### THE TASK
Output every line of the data exactly as it appears.

### WORKING DATA

────────

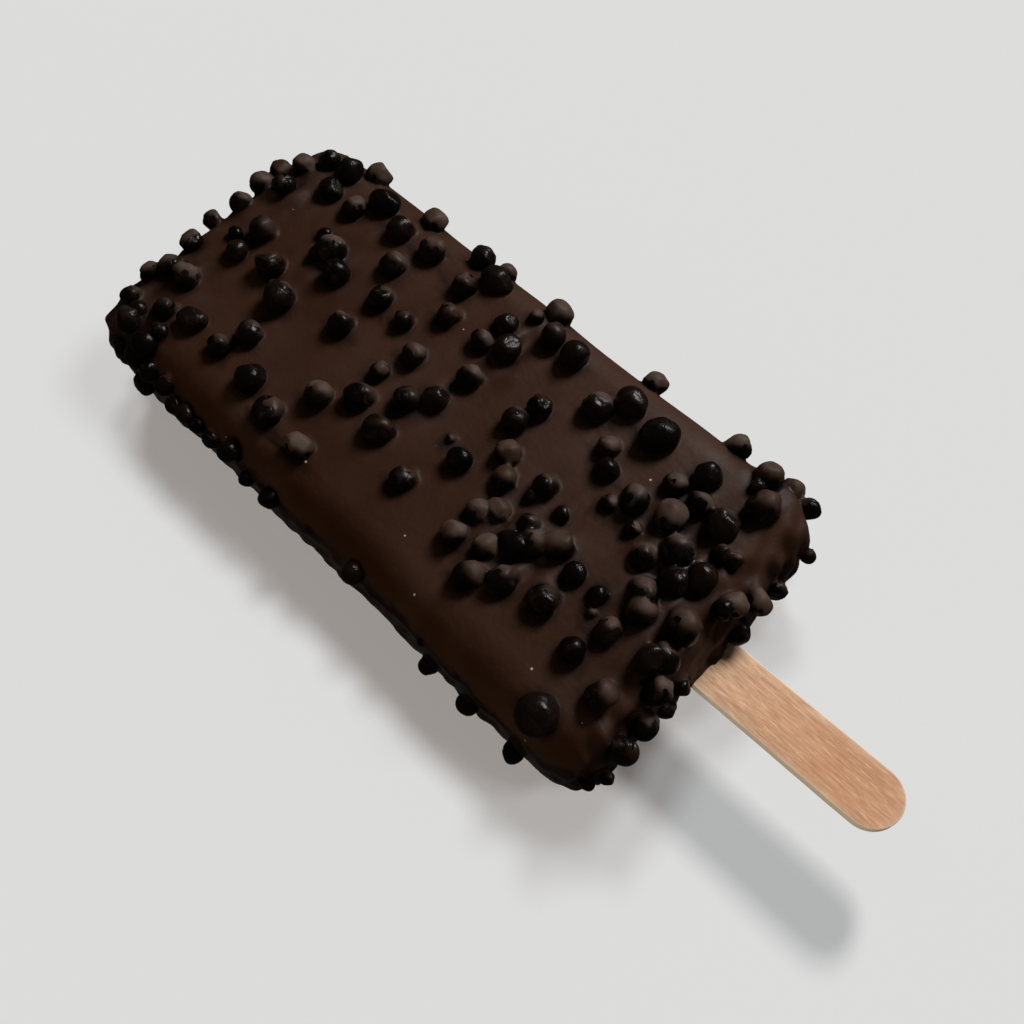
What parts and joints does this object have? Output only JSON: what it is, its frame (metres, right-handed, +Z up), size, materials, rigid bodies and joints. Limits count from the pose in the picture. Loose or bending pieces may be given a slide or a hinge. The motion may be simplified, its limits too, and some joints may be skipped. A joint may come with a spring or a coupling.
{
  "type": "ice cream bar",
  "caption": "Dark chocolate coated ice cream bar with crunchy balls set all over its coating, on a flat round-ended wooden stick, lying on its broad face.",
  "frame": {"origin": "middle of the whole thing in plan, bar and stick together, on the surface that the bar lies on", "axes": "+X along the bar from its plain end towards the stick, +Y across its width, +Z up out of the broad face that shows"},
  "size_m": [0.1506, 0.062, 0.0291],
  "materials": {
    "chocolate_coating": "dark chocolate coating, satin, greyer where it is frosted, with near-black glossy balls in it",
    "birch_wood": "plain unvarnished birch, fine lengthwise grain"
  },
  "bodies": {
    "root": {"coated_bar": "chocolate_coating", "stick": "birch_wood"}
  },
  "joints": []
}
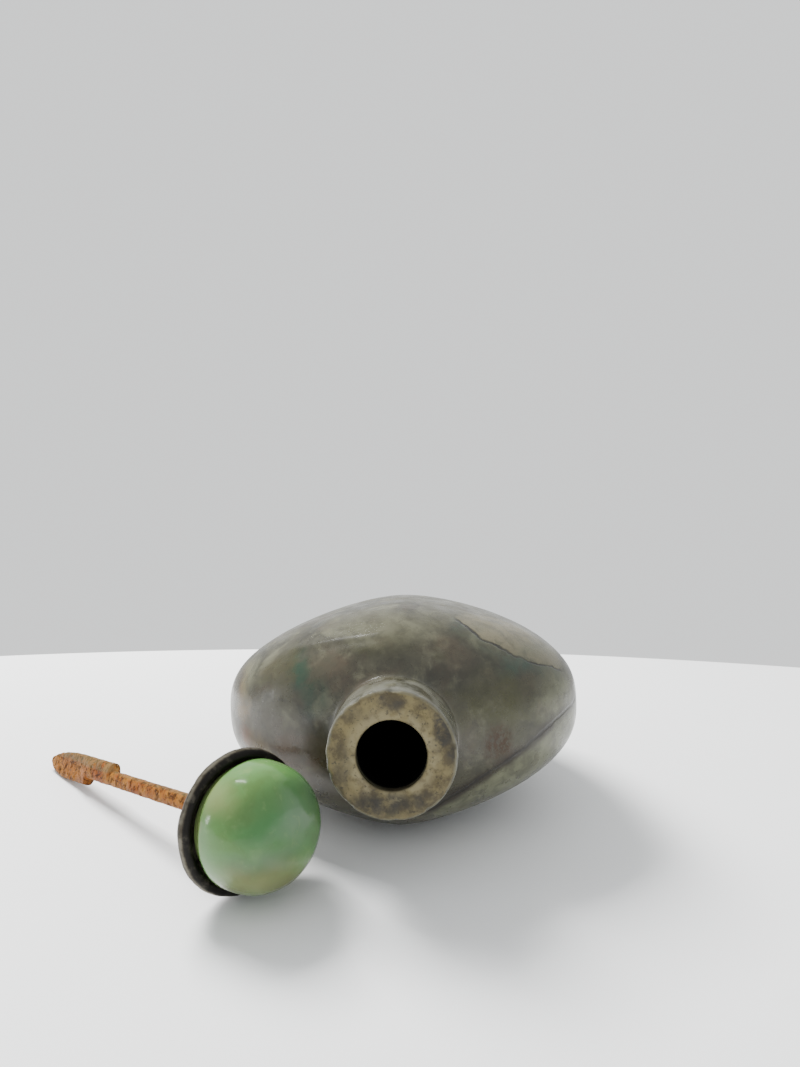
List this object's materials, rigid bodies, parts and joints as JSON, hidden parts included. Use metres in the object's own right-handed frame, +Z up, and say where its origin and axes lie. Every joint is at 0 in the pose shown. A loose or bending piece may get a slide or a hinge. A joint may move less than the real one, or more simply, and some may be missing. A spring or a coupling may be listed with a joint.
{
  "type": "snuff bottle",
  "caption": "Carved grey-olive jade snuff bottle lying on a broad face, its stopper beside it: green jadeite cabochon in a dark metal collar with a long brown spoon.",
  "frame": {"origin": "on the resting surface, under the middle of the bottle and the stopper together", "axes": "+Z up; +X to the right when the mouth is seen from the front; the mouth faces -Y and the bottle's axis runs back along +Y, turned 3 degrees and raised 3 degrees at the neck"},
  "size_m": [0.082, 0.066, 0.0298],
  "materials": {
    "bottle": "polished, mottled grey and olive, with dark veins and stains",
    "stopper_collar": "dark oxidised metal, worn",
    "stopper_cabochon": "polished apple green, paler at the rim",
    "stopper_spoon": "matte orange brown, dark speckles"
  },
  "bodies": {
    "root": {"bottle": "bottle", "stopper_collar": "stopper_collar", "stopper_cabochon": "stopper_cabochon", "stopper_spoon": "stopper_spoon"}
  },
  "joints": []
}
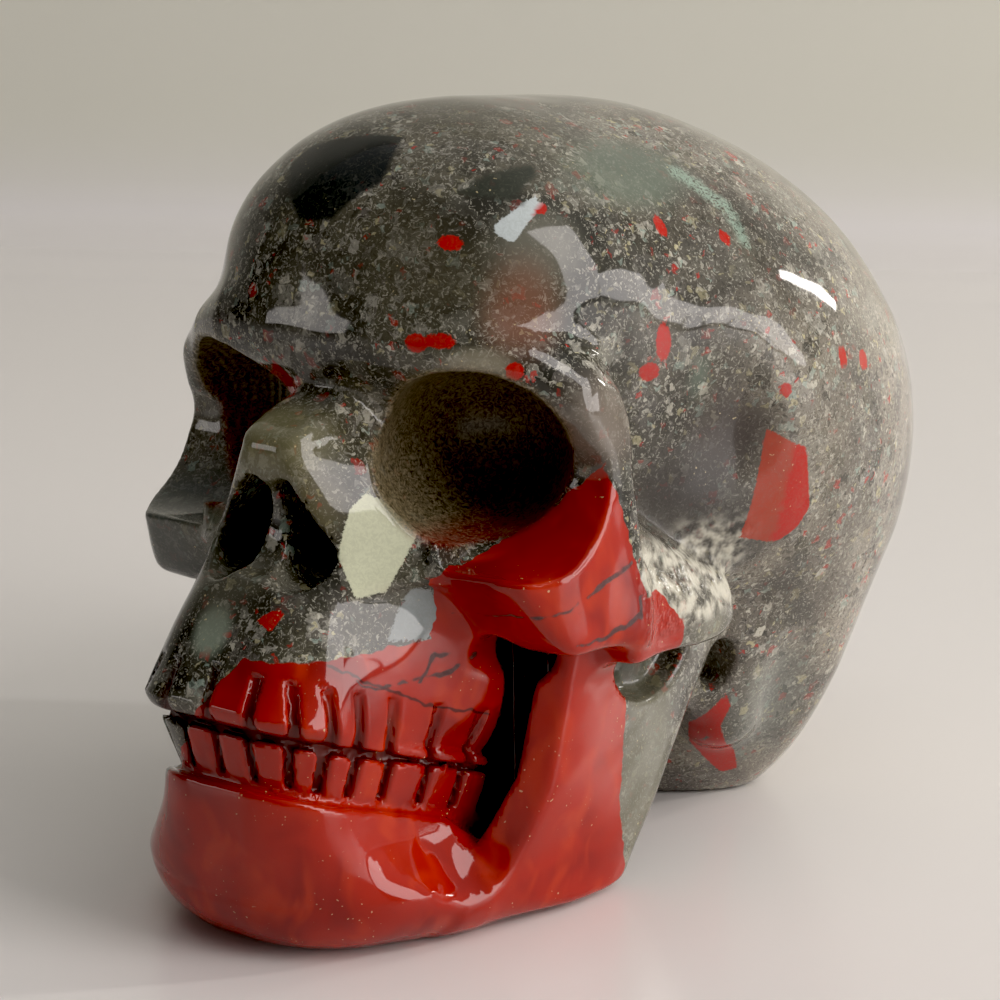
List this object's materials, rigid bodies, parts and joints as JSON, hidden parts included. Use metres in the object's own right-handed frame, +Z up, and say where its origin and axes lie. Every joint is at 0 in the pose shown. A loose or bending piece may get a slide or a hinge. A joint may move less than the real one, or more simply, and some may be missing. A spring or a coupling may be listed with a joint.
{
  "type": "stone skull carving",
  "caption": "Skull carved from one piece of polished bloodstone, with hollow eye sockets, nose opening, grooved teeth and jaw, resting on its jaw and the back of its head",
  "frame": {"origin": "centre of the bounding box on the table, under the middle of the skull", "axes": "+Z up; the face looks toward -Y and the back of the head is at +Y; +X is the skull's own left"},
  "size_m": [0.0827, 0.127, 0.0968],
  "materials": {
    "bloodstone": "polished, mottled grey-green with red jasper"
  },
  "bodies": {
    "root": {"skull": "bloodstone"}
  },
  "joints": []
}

────────

### RESULT
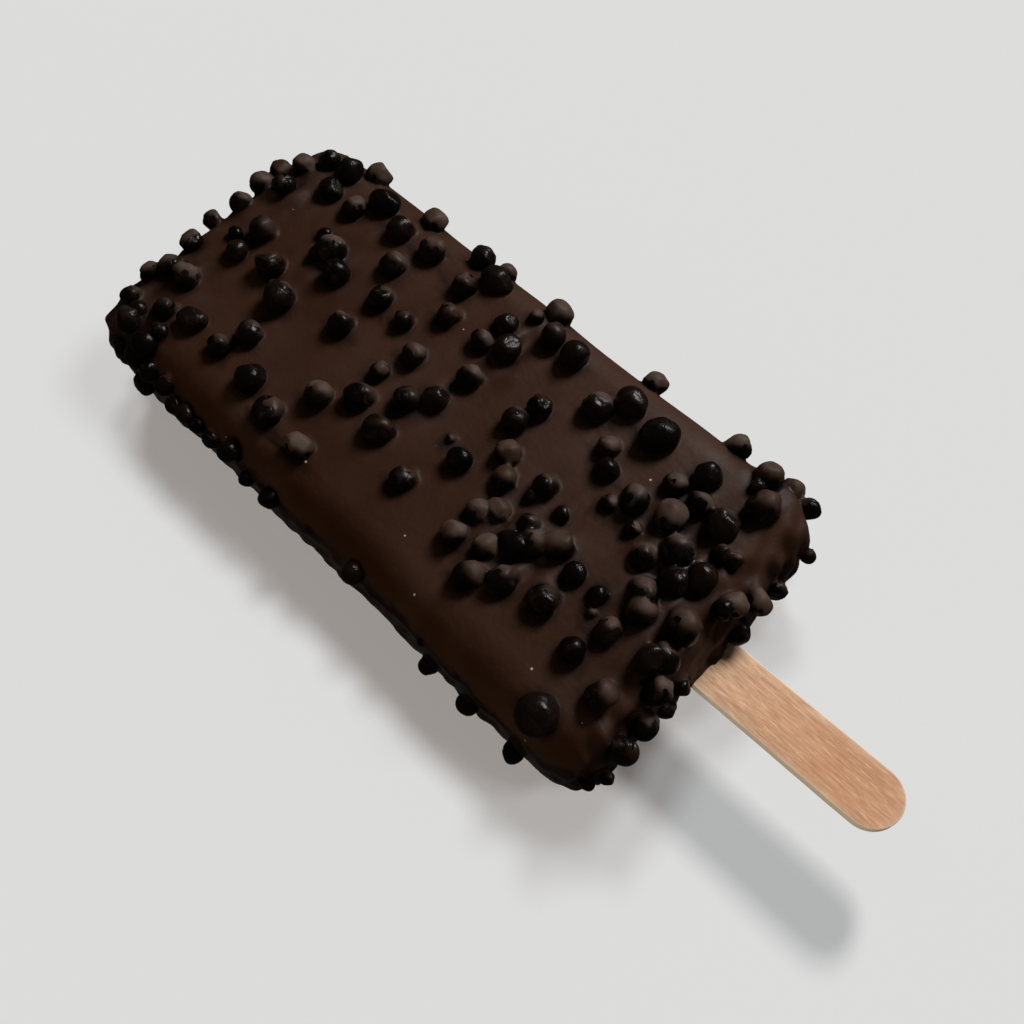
What parts and joints does this object have? Output only JSON: what it is, its frame (metres, right-handed, +Z up), size, materials, rigid bodies and joints. Limits count from the pose in the picture. Loose or bending pieces may be given a slide or a hinge. The motion may be simplified, its limits too, and some joints may be skipped. A joint may come with a spring or a coupling.
{
  "type": "ice cream bar",
  "caption": "Dark chocolate coated ice cream bar with crunchy balls set all over its coating, on a flat round-ended wooden stick, lying on its broad face.",
  "frame": {"origin": "middle of the whole thing in plan, bar and stick together, on the surface that the bar lies on", "axes": "+X along the bar from its plain end towards the stick, +Y across its width, +Z up out of the broad face that shows"},
  "size_m": [0.1506, 0.062, 0.0291],
  "materials": {
    "chocolate_coating": "dark chocolate coating, satin, greyer where it is frosted, with near-black glossy balls in it",
    "birch_wood": "plain unvarnished birch, fine lengthwise grain"
  },
  "bodies": {
    "root": {"coated_bar": "chocolate_coating", "stick": "birch_wood"}
  },
  "joints": []
}
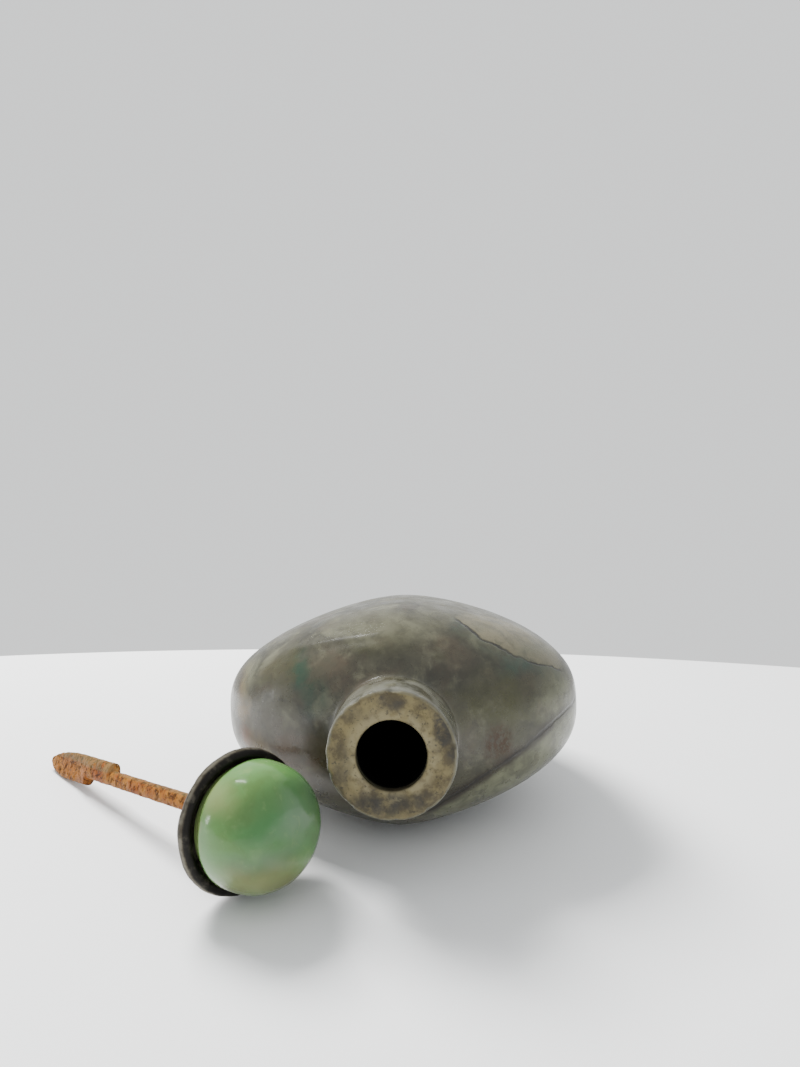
List this object's materials, rigid bodies, parts and joints as JSON, hidden parts included. Use metres in the object's own right-handed frame, +Z up, and say where its origin and axes lie. Every joint is at 0 in the pose shown. A loose or bending piece may get a slide or a hinge. A joint may move less than the real one, or more simply, and some may be missing. A spring or a coupling may be listed with a joint.
{
  "type": "snuff bottle",
  "caption": "Carved grey-olive jade snuff bottle lying on a broad face, its stopper beside it: green jadeite cabochon in a dark metal collar with a long brown spoon.",
  "frame": {"origin": "on the resting surface, under the middle of the bottle and the stopper together", "axes": "+Z up; +X to the right when the mouth is seen from the front; the mouth faces -Y and the bottle's axis runs back along +Y, turned 3 degrees and raised 3 degrees at the neck"},
  "size_m": [0.082, 0.066, 0.0298],
  "materials": {
    "bottle": "polished, mottled grey and olive, with dark veins and stains",
    "stopper_collar": "dark oxidised metal, worn",
    "stopper_cabochon": "polished apple green, paler at the rim",
    "stopper_spoon": "matte orange brown, dark speckles"
  },
  "bodies": {
    "root": {"bottle": "bottle", "stopper_collar": "stopper_collar", "stopper_cabochon": "stopper_cabochon", "stopper_spoon": "stopper_spoon"}
  },
  "joints": []
}
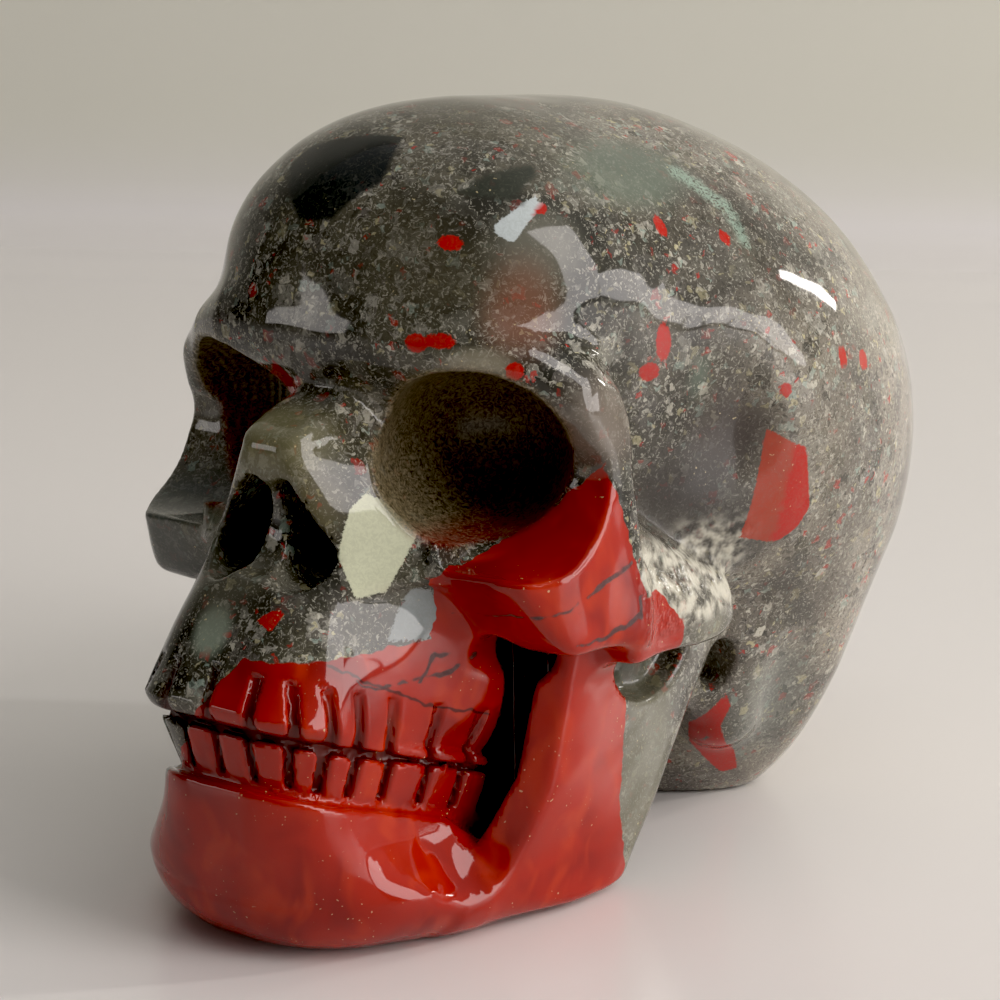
List this object's materials, rigid bodies, parts and joints as JSON, hidden parts included. Use metres in the object's own right-handed frame, +Z up, and say where its origin and axes lie. Every joint is at 0 in the pose shown. A loose or bending piece may get a slide or a hinge. A joint may move less than the real one, or more simply, and some may be missing. A spring or a coupling may be listed with a joint.
{
  "type": "stone skull carving",
  "caption": "Skull carved from one piece of polished bloodstone, with hollow eye sockets, nose opening, grooved teeth and jaw, resting on its jaw and the back of its head",
  "frame": {"origin": "centre of the bounding box on the table, under the middle of the skull", "axes": "+Z up; the face looks toward -Y and the back of the head is at +Y; +X is the skull's own left"},
  "size_m": [0.0827, 0.127, 0.0968],
  "materials": {
    "bloodstone": "polished, mottled grey-green with red jasper"
  },
  "bodies": {
    "root": {"skull": "bloodstone"}
  },
  "joints": []
}